To deal with the issue of my other kids who were complaining that Monday, I finally printed out their revised weekly schedules so they know exactly what to expect each day of the week. I’ve thought through the mix of activities and lessons they have to cover as well, so there is a good mix of rigor and fun.
How about me? What can I improve on as a homeschooling mom? I can think of 10 things! But I will focus on the one issue that is related to my Monday experience. I shouldn’t get my sense of identity or self-worth from homeschooling. Even though I’m so invested as a mom, putting in the time and making sacrifices to teach my kids, I shouldn’t let the outcome of each homeschooling day dictate my joy and peace. There will be good days and bad days. Therefore, joy and peace ought to flow from my relationship with God, resulting in my ability to channel these to my children so I can bless them and minister to them. Then I can teach them the way I ought to even when the circumstances aren’t favorable.

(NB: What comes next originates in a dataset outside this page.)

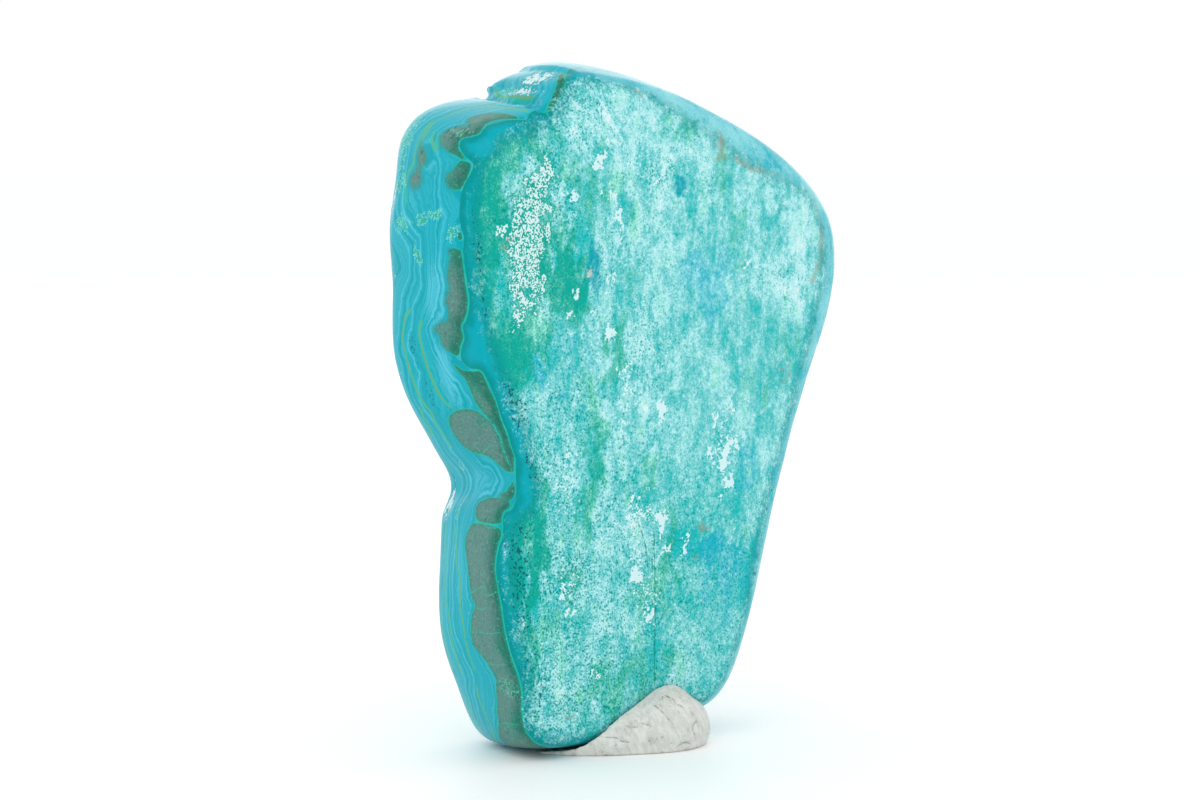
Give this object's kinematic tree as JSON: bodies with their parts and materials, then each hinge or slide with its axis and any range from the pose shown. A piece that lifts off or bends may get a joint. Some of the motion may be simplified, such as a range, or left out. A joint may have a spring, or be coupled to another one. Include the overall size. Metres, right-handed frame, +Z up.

More importantly, my job is not to churn out trophy kids as a tribute to myself. My job is to teach them what it means to love God with all their heart, soul, mind, and strength, and to model this everyday. It is to train them and prepare their hearts and minds to serve God and His purposes.

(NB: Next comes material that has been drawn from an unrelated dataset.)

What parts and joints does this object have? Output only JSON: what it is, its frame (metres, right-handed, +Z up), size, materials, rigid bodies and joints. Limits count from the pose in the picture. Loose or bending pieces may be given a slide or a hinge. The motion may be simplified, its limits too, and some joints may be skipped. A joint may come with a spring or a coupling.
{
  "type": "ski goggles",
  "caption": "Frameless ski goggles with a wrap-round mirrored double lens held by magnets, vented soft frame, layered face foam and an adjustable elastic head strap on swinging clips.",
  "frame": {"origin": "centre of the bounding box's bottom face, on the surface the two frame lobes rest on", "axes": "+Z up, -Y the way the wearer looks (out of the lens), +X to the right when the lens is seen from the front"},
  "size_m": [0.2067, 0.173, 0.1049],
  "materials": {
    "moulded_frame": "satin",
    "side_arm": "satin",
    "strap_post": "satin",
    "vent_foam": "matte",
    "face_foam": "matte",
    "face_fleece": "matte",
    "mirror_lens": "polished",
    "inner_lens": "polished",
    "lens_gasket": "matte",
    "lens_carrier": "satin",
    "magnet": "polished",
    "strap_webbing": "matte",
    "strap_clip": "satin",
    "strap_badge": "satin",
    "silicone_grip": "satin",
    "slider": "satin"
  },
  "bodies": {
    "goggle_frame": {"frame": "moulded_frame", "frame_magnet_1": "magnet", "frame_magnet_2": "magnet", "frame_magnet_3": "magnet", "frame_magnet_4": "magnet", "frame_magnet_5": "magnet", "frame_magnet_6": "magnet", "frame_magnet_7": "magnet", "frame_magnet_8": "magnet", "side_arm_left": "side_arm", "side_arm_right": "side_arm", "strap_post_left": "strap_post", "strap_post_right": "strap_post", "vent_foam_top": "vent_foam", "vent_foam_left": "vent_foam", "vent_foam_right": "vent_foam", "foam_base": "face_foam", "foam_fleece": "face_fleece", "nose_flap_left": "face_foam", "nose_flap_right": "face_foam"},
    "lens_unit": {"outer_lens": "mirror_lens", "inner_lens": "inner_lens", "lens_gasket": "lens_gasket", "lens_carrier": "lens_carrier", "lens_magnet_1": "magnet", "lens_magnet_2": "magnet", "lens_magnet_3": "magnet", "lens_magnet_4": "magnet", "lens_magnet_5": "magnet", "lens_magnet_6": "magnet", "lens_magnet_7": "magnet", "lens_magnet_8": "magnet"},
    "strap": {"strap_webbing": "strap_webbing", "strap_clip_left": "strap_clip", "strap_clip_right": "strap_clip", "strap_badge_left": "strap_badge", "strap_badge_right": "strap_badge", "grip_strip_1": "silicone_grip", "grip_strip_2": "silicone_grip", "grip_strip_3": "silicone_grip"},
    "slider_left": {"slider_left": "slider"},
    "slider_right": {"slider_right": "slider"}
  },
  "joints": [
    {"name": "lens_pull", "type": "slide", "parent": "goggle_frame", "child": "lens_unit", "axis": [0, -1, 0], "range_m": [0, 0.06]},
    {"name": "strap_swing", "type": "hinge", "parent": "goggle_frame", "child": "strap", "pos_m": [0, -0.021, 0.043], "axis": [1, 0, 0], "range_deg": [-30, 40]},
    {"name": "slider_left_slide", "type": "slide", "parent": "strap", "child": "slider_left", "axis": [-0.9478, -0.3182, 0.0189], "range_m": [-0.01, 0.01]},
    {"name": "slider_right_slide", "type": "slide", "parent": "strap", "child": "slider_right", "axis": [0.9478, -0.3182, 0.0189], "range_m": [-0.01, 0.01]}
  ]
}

In light of these aims, what is one Monday when my daughter can’t understand her Singapore Math or my kids groan over their books? Rather than shedding dramatic tears to express my frustration because my children aren’t doing what I want them to, these instances provide me with an opportunity to ask God to show up and take over. If I let Him take over me and take over my kids then He accomplishes His agenda for that day, and it becomes a good day!
Over the past week and a half, I haven’t seen exceptional homeschool days. It’s still hard work to homeschool five kids. But God has saved me from math meltdown situations because I’ve changed my perspective. There may be homeschooling obstacles too big for me, but certainly not for Him! Let’s rest in that thought, moms!